West Virginia’s Acting Governor, Earl Ray Tomblin, called coal “the most stable, cost-effective means of meeting the energy demands of our country and the world.”
“It sends a terrible message to coal miners and families that depend on coal, not only in West Virginia but across this country,” opined Bill Raney, head of the West Virginia Coal Association. “[Coal] has provided energy to make steel and power throughout the history of this country. Now, all of a sudden, he’s made a lot of money doing something, and he wants to put it into something that sounds pretty shallow, pretty selfish.”
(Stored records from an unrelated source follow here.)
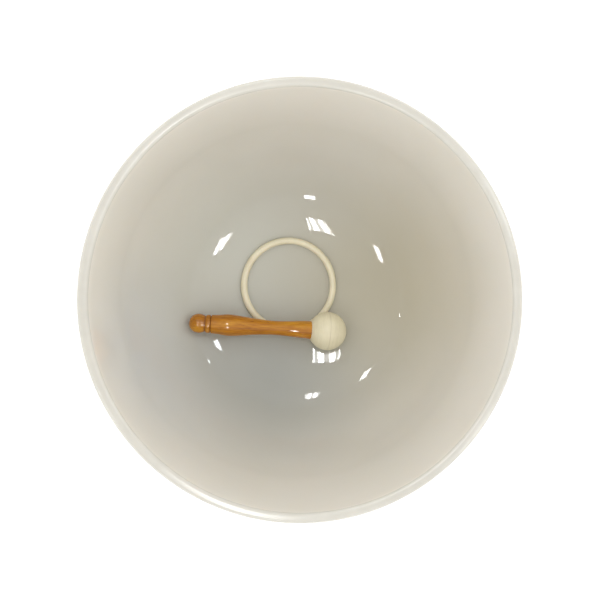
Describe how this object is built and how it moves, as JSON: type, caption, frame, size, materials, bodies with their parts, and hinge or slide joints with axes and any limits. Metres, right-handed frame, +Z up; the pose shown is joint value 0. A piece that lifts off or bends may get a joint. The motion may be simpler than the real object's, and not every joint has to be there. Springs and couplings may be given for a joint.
{
  "type": "singing bowl",
  "caption": "Frosted quartz singing bowl with a round bottom and ground rim, holding its rubber ring stand and a wooden mallet with a rubber ball head.",
  "frame": {"origin": "centre of the ground foot on the underside of the bowl, on the bowl's axis", "axes": "+Z up along the bowl's axis, towards the rim; +X towards the side on which the mallet's ball lies"},
  "size_m": [0.305, 0.305, 0.175],
  "materials": {
    "frosted_quartz": "milky quartz, polished inside and matt frosted outside",
    "ring_rubber": "cream silicone rubber, satin",
    "ball_rubber": "cream rubber, satin",
    "varnished_wood": "turned hardwood, glossy orange-brown varnish",
    "stud_steel": "zinc plated, threaded"
  },
  "bodies": {
    "bowl": {"bowl": "frosted_quartz"},
    "ring": {"o_ring": "ring_rubber"},
    "mallet": {"mallet_ball": "ball_rubber", "mallet_handle": "varnished_wood", "mallet_stud": "stud_steel"}
  },
  "joints": [
    {"name": "ring_lift", "type": "slide", "parent": "bowl", "child": "ring", "axis": [0, 0, 1], "range_m": [0, 0.21]},
    {"name": "mallet_lift", "type": "slide", "parent": "ring", "child": "mallet", "axis": [0, 0, 1], "range_m": [0, 0.21]}
  ]
}
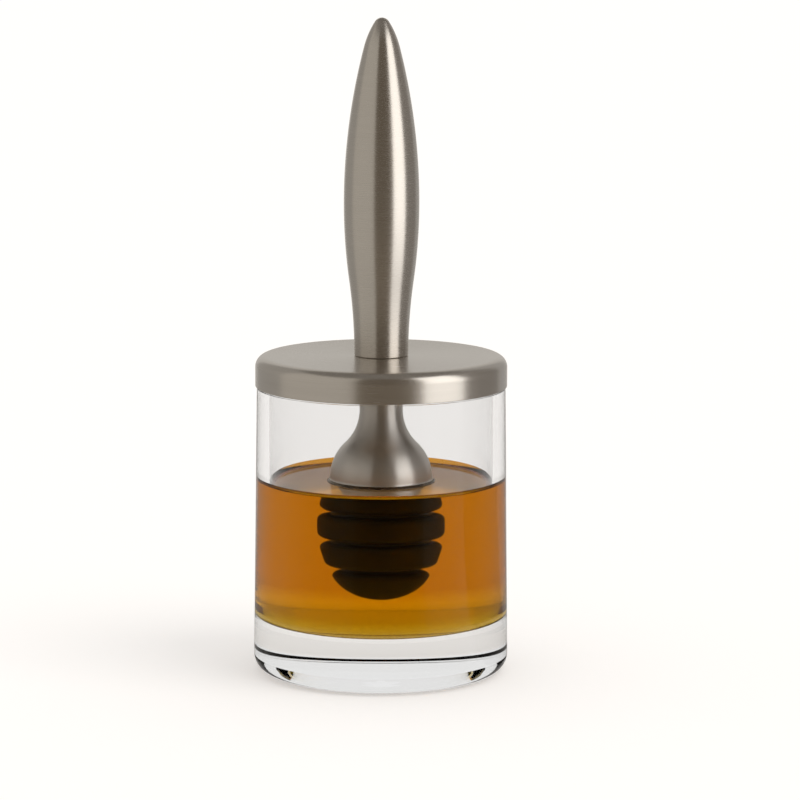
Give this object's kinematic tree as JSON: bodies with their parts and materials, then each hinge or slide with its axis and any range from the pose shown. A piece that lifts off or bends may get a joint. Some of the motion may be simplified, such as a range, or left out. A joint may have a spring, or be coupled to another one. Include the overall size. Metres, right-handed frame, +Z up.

Shallow and selfish? You know, sometimes the pro-coal forces utter such nonsense that you feel sorry for them and it’s not worth responding. And the media uses phrases like “weighed in on the controversy” and “opponents countered with the fact that…” as if both sides of the coal debate are equally credible. In fact, one side in this “controversy” has truth and science and wanting children to breathe better on its side and the other side, desperate to maintain the status quo, can’t defend its position so it resorts to calling names and attacking the messengers.
Since half of the electricity generated in the United States is from coal, the Sierra Club and its allies have their work cut out for them. Fortunately, politicians like Michael Bloomberg are willing to put their own money, not just ours, where their mouths are.